A 10-minute film about the growing grassroots movement against the Keystone XL Pipeline. The pipeline’s proposed route from Canada to Texas crosses some of the nation’s most valuable and sensitive land and water resources, including the Ogallala Aquifer, which supplies drinking water for millions of Americans and 30% of the groundwater used for agriculture in the US.
Tar Sands Action returned to Washington D.C on Sunday, November 6. More than 10,000 concerned citizens circled the White House carrying a giant inflated pipeline to show President Obama that they want the President to deny TransCanada a permit for their proposed Keystone XL pipeline.
The event, which fell exactly one year before the upcoming presidential election, follows multiple demonstrations that have been organized in recent months for Tar Sands Action’s Stop Keystone XL campaign, including a highly publicized two-week sit-in at the White House in which 1,253 people were arrested.

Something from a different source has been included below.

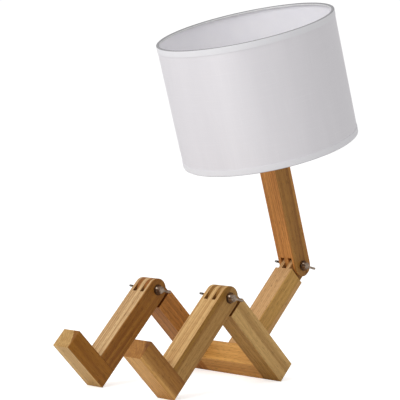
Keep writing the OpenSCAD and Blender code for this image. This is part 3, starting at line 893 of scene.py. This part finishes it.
# %% Casting helpers
VOXEL = 0.28 * MM
SMOOTHINGS = 5
THREAD_CREST = 2.0 * MM
THREAD_ROOT = 1.62 * MM
THREAD_PITCH = 0.7 * MM
THREAD_FROM = 0.3 * MM
THREAD_SHORT = 0.2 * MM
TIP_ROUND = 0.35 * MM


def cast(piece):
    """Rounds a solid all over, as metal cast in a mould is."""
    modify(piece, "REMESH", mode="VOXEL", voxel_size=VOXEL)
    modify(piece, "SMOOTH", factor=0.5, iterations=SMOOTHINGS)
    pick(piece)
    bpy.ops.object.shade_smooth()


def wing_angle(node, pivot):
    """Where the tip of the front wing lies round the pivot."""
    arms = [vertex.co - pivot for vertex in frame["nodes"][node].data.vertices]
    tip = max((arm for arm in arms if arm.y < 0), key=lambda arm: arm.y ** 2 + arm.z ** 2)
    return math.atan2(tip.z, tip.y)


def threaded_end(pivot, start, end):
    """The bare end of a screw between two places along X, threaded to its tip."""
    length = start - end
    middle = (0, 0, length / 2)
    bpy.ops.mesh.primitive_cylinder_add(vertices=32, radius=THREAD_ROOT, depth=length, location=middle)
    core = bpy.context.object
    edit_mesh(core)
    bpy.ops.mesh.select_all(action="DESELECT")
    object_mode()
    for face in core.data.polygons:
        face.select = face.normal.z > 0.9
    bpy.ops.object.mode_set(mode="EDIT")
    bpy.ops.mesh.bevel(offset=TIP_ROUND, segments=2, affect="EDGES")
    object_mode()
    ridge = thread("thread_ridge", THREAD_ROOT, THREAD_CREST, THREAD_PITCH,
                   THREAD_FROM, length - THREAD_SHORT, steps=24)
    join(core, ridge)
    settle(core, Matrix.Translation((start, pivot.y, pivot.z)) @ Matrix.Rotation(-math.pi / 2, 4, "Y"))
    return core


print("a cast piece has faces of", round(VOXEL / MM, 2), "mm")

# %% [markdown]
# ## One screw and one nut, copied twice
# The pair is made at the left knee. The screw's free end is cut off where it leaves the nut,
# and the threaded core takes its place, a little sunk into the casting. Each copy is turned
# until its wings lie as they do in the frame. The nuts are a duller, darker grey than the
# screws.

# %% Wing screws and wing nuts
ROOTED = 0.5 * MM
knee = joint_place["left_knee"]
nut_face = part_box("left_knee_wing_nut")[1].x
screw_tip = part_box("left_knee_wing_screw")[0].x
wing_screw = merged_copy("left_knee_wing_screw", "left_knee_screw")
edit_mesh(wing_screw)
bpy.ops.mesh.bisect(plane_co=(nut_face, 0, 0), plane_no=(1, 0, 0), clear_inner=True, use_fill=True)
object_mode()
cast(wing_screw)
join(wing_screw, threaded_end(knee, nut_face + ROOTED, screw_tip))
wing_nut = merged_copy("left_knee_wing_nut", "left_knee_nut_piece")
cast(wing_nut)
for piece, kind, metal in ((wing_screw, "wing_screw", zinc), (wing_nut, "wing_nut", dull_zinc)):
    smooth_shading(piece, angle=50)
    dress(piece, metal)
    for joint in ("right_knee", "waist"):
        copy = bpy.data.objects.new(f"{joint}_{kind}_piece", piece.data.copy())
        bpy.context.collection.objects.link(copy)
        node = f"{joint}_{kind}"
        turn = wing_angle(node, joint_place[joint]) - wing_angle(f"left_knee_{kind}", knee)
        move = Matrix.Translation(joint_place[joint]) @ Matrix.Rotation(turn, 4, "X")
        settle(copy, move @ Matrix.Translation(-knee))
        stand_for(copy, node)
    stand_for(piece, f"left_knee_{kind}")
    print(piece.name, "has", len(piece.data.polygons), "faces")

# %% [markdown]
# ## The lampholder's skirt
# A shade is held between the lampholder's shoulder and a ring that is turned down its
# threaded skirt. The ridges are what tells this piece from a plain tube. The skirt's wall is
# drawn in to the root of the thread, and the same helper winds the coarse ridge round it.

# %% Threaded skirt
SKIRT_ROOT = 19.3 * MM
SKIRT_CREST = 19.9 * MM
SKIRT_PITCH = 2.8 * MM
SKIRT_MARGIN = 0.5 * MM
SKIRT_EASING = 0.3 * MM
ON_CREST = 0.1 * MM
skirt = merged_copy("lampholder_body", "threaded_skirt")
settle(skirt, TO_NECK)
shoulder_top = span("shade_carrier")[1].z
skirt_top = span("lampholder_body")[1].z
for vertex in skirt.data.vertices:
    radius = Vector(vertex.co.xy).length
    if abs(radius - SKIRT_CREST) < ON_CREST:
        vertex.co.x *= SKIRT_ROOT / radius
        vertex.co.y *= SKIRT_ROOT / radius
ease(skirt, SKIRT_EASING)
ridge = thread("skirt_ridge", SKIRT_ROOT, SKIRT_CREST, SKIRT_PITCH,
               shoulder_top + SKIRT_MARGIN, skirt_top - SKIRT_MARGIN, steps=64)
join(skirt, ridge)
settle(skirt, NECK)
smooth_shading(skirt)
dress(skirt, holder_white)
stand_for(skirt, "lampholder_body")
print("the skirt carries", round((skirt_top - shoulder_top) / SKIRT_PITCH), "turns of thread")

# %% [markdown]
# ## Woven cloth
# Up close, the shade's cloth is a plain weave: each thread runs over one and under the next.
# The group draws that from the flat cut's own UV map, in metres, so it follows the cloth
# round the drum. Two sine waves are the round backs of the threads, a chequer says which
# one lies on top, and stretched noise makes the slubs, the thick places of a linen thread.

# %% Weave node group
# noise clouds per metre: round the drum, up the drum and through the cloth
WEFT_SLUBS = (28, 900, 1)
WARP_SLUBS = (900, 28, 1)
SHADE_CLOUDS = (60, 12, 1)


def build_weave():
    tree, given, out = new_group(
        "Plain weave",
        [("Place", "vector", None), ("Pitch", "float", 0.5 * MM)],
        [("Height", "float"), ("Slubs", "float"), ("Shades", "float")],
    )
    axes = add_node(tree, "ShaderNodeSeparateXYZ", {0: given["Place"]}).outputs
    counts = [calculate(tree, "DIVIDE", axes[i], given["Pitch"]) for i in (0, 1)]
    backs = []
    for count in counts:
        angle = calculate(tree, "MULTIPLY", calculate(tree, "FRACT", count), math.pi)
        backs.append(calculate(tree, "POWER", calculate(tree, "SINE", angle), 0.6))
    cell = calculate(tree, "ADD", *[calculate(tree, "FLOOR", count) for count in counts])
    weft_on_top = calculate(tree, "MODULO", calculate(tree, "ABSOLUTE", cell), 2.0)
    warp, weft = [
        calculate(tree, "MULTIPLY", backs[i], calculate(tree, "MULTIPLY_ADD", backs[1 - i], 0.5, 0.5))
        for i in (0, 1)
    ]
    height = add_node(tree, "ShaderNodeMix", {0: weft_on_top, 2: warp, 3: weft}).outputs[0]
    feed(tree, out["Height"], height)
    along = noise(tree, stretch(tree, given["Place"], WEFT_SLUBS), detail=2.0)
    upright = noise(tree, stretch(tree, given["Place"], WARP_SLUBS), detail=2.0)
    slubs = calculate(tree, "ADD", remap(tree, along, 0.5, 0.75), remap(tree, upright, 0.5, 0.75))
    feed(tree, out["Slubs"], calculate(tree, "MULTIPLY", slubs, 0.5))
    feed(tree, out["Shades"], noise(tree, stretch(tree, given["Place"], SHADE_CLOUDS), detail=2.0))
    return tree


weave = build_weave()
print("weave group has", len(weave.nodes), "nodes")

# %% [markdown]
# ## The sheen of thin threads
# Many thin threads draw out the softbox's reflection into a pale band up the drum, as on
# satin. Anisotropic does that, and a Tangent node tells it which way the cut runs.

# %% Cloth materials
FOLD_EDGE = 0.3 * MM
SHEEN = {"IOR": 1.7, "Anisotropic": 1.0, "Anisotropic Rotation": 0.25}


def woven(name, pale, dark, pitch, relief, roughness, specular, fold=None, fold_tone=None):
    """Laminated cloth, with pitch and relief in mm; from a height of its cut on it may be greyer."""
    material, tree, shader = new_material(name)
    uv = add_node(tree, "ShaderNodeUVMap", uv_map="cut").outputs[0]
    cloth = use_group(tree, weave, {"Place": uv, "Pitch": pitch * MM})
    hollows = calculate(tree, "MULTIPLY", calculate(tree, "SUBTRACT", 1.0, cloth["Height"]), 0.35)
    shades = calculate(tree, "MULTIPLY_ADD", cloth["Shades"], 0.5, hollows)
    tone = blend(tree, calculate(tree, "MULTIPLY_ADD", cloth["Slubs"], -0.25, shades, clamp=True), pale, dark)
    if fold:
        height = add_node(tree, "ShaderNodeSeparateXYZ", {0: uv}).outputs[1]
        tone = blend(tree, remap(tree, height, fold - FOLD_EDGE, fold + FOLD_EDGE), tone, fold_tone)
    feed(tree, shader.inputs["Base Color"], tone)
    adjust(shader, {"Roughness": roughness, "Specular IOR Level": specular, **SHEEN})
    along_cut = add_node(tree, "ShaderNodeTangent", direction_type="UV_MAP", uv_map="cut").outputs[0]
    feed(tree, shader.inputs["Tangent"], along_cut)
    raised = calculate(tree, "MULTIPLY_ADD", cloth["Slubs"], 0.8, cloth["Height"])
    bump(tree, shader, raised, relief * MM, 0.3)
    return material


shade_cloth = woven("shade_cloth", rgb(241, 238, 242), rgb(225, 222, 227),
                    pitch=0.55, relief=0.05, roughness=0.45, specular=0.9)
print("the shade's cloth is", shade_cloth.name)

# %% [markdown]
# ## Rolling up a strip
# A drum shade starts as a flat strip, a little longer than the ring is round. It is rolled up
# and its end is glued over its start. The same is done here: a grid of the cut's size stands
# on edge, its rows are laid along a section, and a Simple Deform bend rolls it up. The end
# is pushed out by the cloth's own thickness, because it lies on the start. The UV map is the
# flat cut in metres, so the weave isn't stretched. Solidify then adds the thickness, inwards.

# %% Strip helper
CLOTH = 0.4 * MM
LAP = 9 * MM
LAP_RAMP = 3 * MM
STEPS_ROUND = 264
SEAM_WELD = 0.01 * MM


def soft_step(value):
    """Rises softly from 0 to 1."""
    value = max(0.0, min(1.0, value))
    return value * value * (3 - 2 * value)


def rolled_strip(name, radius, rows, lap, rise, thickness, from_top=False):
    """A strip whose rows (outward, up) run along a section; rise(place along it) pushes it out."""
    widths = [0.0]
    for (out_a, up_a), (out_b, up_b) in zip(rows, rows[1:]):
        widths.append(widths[-1] + math.hypot(out_b - out_a, up_b - up_a))
    length = math.tau * radius + lap
    last = len(rows) - 1
    bpy.ops.mesh.primitive_grid_add(x_subdivisions=STEPS_ROUND, y_subdivisions=last, size=1, calc_uvs=True)
    strip = bpy.context.object
    strip.name = name
    strip.data.uv_layers[0].name = "cut"
    for corner in strip.data.uv_layers["cut"].data:
        width = widths[round(corner.uv.y * last)]
        corner.uv = (corner.uv.x * length, widths[last] - width if from_top else width)
    for vertex in strip.data.vertices:
        out, up = rows[round((vertex.co.y + 0.5) * last)]
        along = vertex.co.x * length
        pushed = rise(along) * max(0.0, 1 + out / MM)
        vertex.co = (along, -out - pushed, up)
    modify(strip, "SIMPLE_DEFORM", deform_method="BEND", deform_axis="Z", angle=length / radius)
    settle(strip, Matrix.Translation((0, -radius, 0)))
    edit_mesh(strip)
    bpy.ops.mesh.remove_doubles(threshold=SEAM_WELD)
    object_mode()
    modify(strip, "SOLIDIFY", thickness=thickness, offset=-1)
    settle(strip, NECK)
    smooth_shading(strip)
    return strip


print("a lap is", LAP / MM, "mm wide")

# %% [markdown]
# ## The shade's cloth
# The outer cloth is one flat cut, as high as the drum. It has no fold, only the lap, which
# leaves one upright seam at the back where its end steps down by the thickness of the cloth.

# %% Cloth
CLOTH_ROWS = 6
LAP_STEP = 1.05


def cloth_rise(along):
    """The strip's end lies on its start."""
    past = along - (math.pi * cloth_radius - LAP / 2 - LAP_RAMP)
    return soft_step(past / LAP_RAMP) * CLOTH * LAP_STEP


cloth_low, cloth_high = span("shade_fabric")
cloth_radius = cloth_high.x
cloth_height = cloth_high.z - cloth_low.z
rows = [(0.0, cloth_low.z + cloth_height * step / CLOTH_ROWS) for step in range(CLOTH_ROWS + 1)]
cloth = rolled_strip("rolled_shade_cloth", cloth_radius, rows, LAP, cloth_rise, CLOTH)
dress(cloth, shade_cloth)
stand_for(cloth, "shade_fabric")

# %% [markdown]
# ## The edge tapes
# A woven tape hides the raw edge of cloth and backing: it covers a few millimetres of the
# outside, folds over the rim and curls up round the wire behind it. The section is drawn as
# rows from the free edge to the curled one, and the strip helper rolls it up. Over the
# cloth's lap the tape bulges along. From the fold on, the tape is painted greyer than the
# band, which draws a thin grey line along the rim.

# %% Edge tapes
TAPE = 0.35 * MM
TAPE_STEP = 1.1
# from here on the tape is painted grey, a thin line along the rim
FOLD_FROM = 5.6 * MM
FOLD_TONE = rgb(158, 157, 160)
TAPE_SECTION = [
    # (outward, away from the rim) in mm, from the free edge to the curled edge
    (0, 6), (0, 4.4), (0, 2.8), (0, 1.4), (-0.04, 0.7), (-0.2, 0.25), (-0.5, 0.05), (-1.0, 0),
    (-1.8, 0), (-2.4, 0.08), (-2.85, 0.35),
]


def tape_rise(along):
    """The tape follows the step of the cloth's lap behind it."""
    from_seam = math.pi * tape_radius - abs(along)
    return soft_step((LAP / 2 + LAP_RAMP - from_seam) / LAP_RAMP) * CLOTH * TAPE_STEP


tape_cloth = woven("edge_tape", rgb(242, 241, 244), rgb(231, 230, 234),
                   pitch=0.45, relief=0.04, roughness=0.8, specular=0.5,
                   fold=FOLD_FROM, fold_tone=FOLD_TONE)
for node, end, way in (("top_edge_tape", 1, -1), ("bottom_edge_tape", 0, 1)):
    corners = span(node)
    tape_radius = corners[1].x
    rim = corners[end].z
    rows = [(out * MM, rim + way * away * MM) for out, away in TAPE_SECTION]
    if way > 0:
        rows.reverse()
    tape = rolled_strip(node + "_rolled", tape_radius, rows, 0, tape_rise, TAPE, from_top=way > 0)
    dress(tape, tape_cloth)
    stand_for(tape, node)
    print(tape.name, "has", len(tape.data.polygons), "faces")

# %% [markdown]
# ## Measure and finish
# At the end the dressed lamp and the construction's box are measured, and both sizes are
# printed. A dressed piece may round an edge or swell by a cloth's thickness.

# %% Measure and finish
dressed_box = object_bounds()
for name, (low, high) in (("construction", cad_box), ("dressed lamp", dressed_box)):
    sides = [round((high[axis] - low[axis]) / MM, 1) for axis in range(3)]
    print(name, "measures", sides, "mm")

No arrests occurred on Sunday, however, as Tar Sands Action obtained a legal permit for the rally and worked with police on the demonstration.

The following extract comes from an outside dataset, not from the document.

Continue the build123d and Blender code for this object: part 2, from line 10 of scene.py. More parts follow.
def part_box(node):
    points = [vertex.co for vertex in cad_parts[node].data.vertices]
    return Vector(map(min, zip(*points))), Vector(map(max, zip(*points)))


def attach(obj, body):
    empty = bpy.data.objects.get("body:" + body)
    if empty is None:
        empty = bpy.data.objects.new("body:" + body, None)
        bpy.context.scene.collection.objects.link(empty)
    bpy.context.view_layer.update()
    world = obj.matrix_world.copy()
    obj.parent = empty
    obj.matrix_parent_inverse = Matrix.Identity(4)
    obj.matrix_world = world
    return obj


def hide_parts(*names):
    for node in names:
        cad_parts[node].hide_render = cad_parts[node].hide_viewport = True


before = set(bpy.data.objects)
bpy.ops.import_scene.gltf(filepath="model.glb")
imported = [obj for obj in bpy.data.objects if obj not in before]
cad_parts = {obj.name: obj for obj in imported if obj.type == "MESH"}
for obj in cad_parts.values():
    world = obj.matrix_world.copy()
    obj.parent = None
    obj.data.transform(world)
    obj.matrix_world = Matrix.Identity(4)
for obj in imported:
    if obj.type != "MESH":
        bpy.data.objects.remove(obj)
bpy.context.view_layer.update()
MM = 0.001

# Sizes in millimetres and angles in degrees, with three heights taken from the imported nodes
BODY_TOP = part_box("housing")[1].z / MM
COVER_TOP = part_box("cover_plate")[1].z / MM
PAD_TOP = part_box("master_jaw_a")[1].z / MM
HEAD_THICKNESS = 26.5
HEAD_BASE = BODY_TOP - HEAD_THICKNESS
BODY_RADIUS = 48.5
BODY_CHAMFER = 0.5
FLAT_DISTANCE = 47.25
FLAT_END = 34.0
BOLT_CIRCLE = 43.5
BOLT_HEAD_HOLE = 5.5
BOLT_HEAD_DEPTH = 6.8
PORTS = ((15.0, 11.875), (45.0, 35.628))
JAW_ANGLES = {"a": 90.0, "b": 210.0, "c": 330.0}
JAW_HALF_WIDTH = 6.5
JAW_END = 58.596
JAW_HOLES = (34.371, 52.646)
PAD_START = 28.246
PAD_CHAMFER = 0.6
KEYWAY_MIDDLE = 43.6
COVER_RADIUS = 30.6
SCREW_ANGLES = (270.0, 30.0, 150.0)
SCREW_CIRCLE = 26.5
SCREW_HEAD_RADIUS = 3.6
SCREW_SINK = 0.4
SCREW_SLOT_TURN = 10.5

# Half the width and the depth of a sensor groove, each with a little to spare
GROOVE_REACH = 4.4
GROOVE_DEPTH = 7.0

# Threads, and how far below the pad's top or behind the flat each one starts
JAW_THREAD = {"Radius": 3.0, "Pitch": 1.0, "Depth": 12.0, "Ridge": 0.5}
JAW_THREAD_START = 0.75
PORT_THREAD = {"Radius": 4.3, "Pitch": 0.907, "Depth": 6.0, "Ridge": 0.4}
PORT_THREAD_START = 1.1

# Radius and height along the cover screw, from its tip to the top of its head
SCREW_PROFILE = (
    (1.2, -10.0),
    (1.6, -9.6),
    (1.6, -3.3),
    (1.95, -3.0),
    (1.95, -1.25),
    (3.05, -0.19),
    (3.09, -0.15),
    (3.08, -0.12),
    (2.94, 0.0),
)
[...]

“There will be no need for civil disobedience, and we don’t intend for arrests to be any part of this demonstration,” the activist group stated on their website prior to the event. Demonstrators were additionally urged to remain “civil and peaceful, as acting in a dignified manner is as serious as these issues are.”

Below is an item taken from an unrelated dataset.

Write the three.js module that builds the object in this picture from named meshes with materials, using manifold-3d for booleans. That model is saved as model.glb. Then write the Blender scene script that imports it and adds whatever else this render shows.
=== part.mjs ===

Those opposing Keystone XL’s approval, including high-level Obama campaign donors who have threatened to withdraw their support for his re-election, have been especially vocal about the possibility of disastrous spills and leaks should the pipeline be built. Its proposed route crosses some of the nation’s most valuable and sensitive land and water resources, including the Ogallala Aquifer, which supplies drinking water for millions of Americans and 30% of the groundwater used for agriculture in the US. Whether the pipeline’s construction will produce a significant number of American jobs or reduce Middle-East oil dependency has also been subject to debate.
“What they’ve been using to force [the pipeline] on the American people is lies–one of them is that it was going to create 250,000 jobs,” actor Mark Ruffalo stated in an interview during the protest. “Well, that was an industry talking point. When we really looked into those numbers, when we started to do the work the media should be doing before they start repeating these bogus claims, we found out that it’s really 5,000 jobs. In New York State right now, we have the Solar Jobs Bill that will create 22,000 jobs. When you extrapolate that throughout the United States, [you find] the real way to get to jobs in this country is to create a national renewable energy policy that will fight climate change and put people back to work.”
Bill McKibben, founder of 350.org and lead spokesman for Tar Sands Action, said, “President Obama promised to fight for the climate and now without Congress in the way, he can actually do it.”
McKibben already has new protests in the works to continue the fight against the Keystone XL. This week, he reported plans for a large demonstration at the Obama for America headquarters in Chicago on November 16 and proposed that on November 28, activists make visits to their local Obama 2012 campaign office to tell them that they expect the President to live up to his promise to end the “tyranny of oil” and reject the pipeline.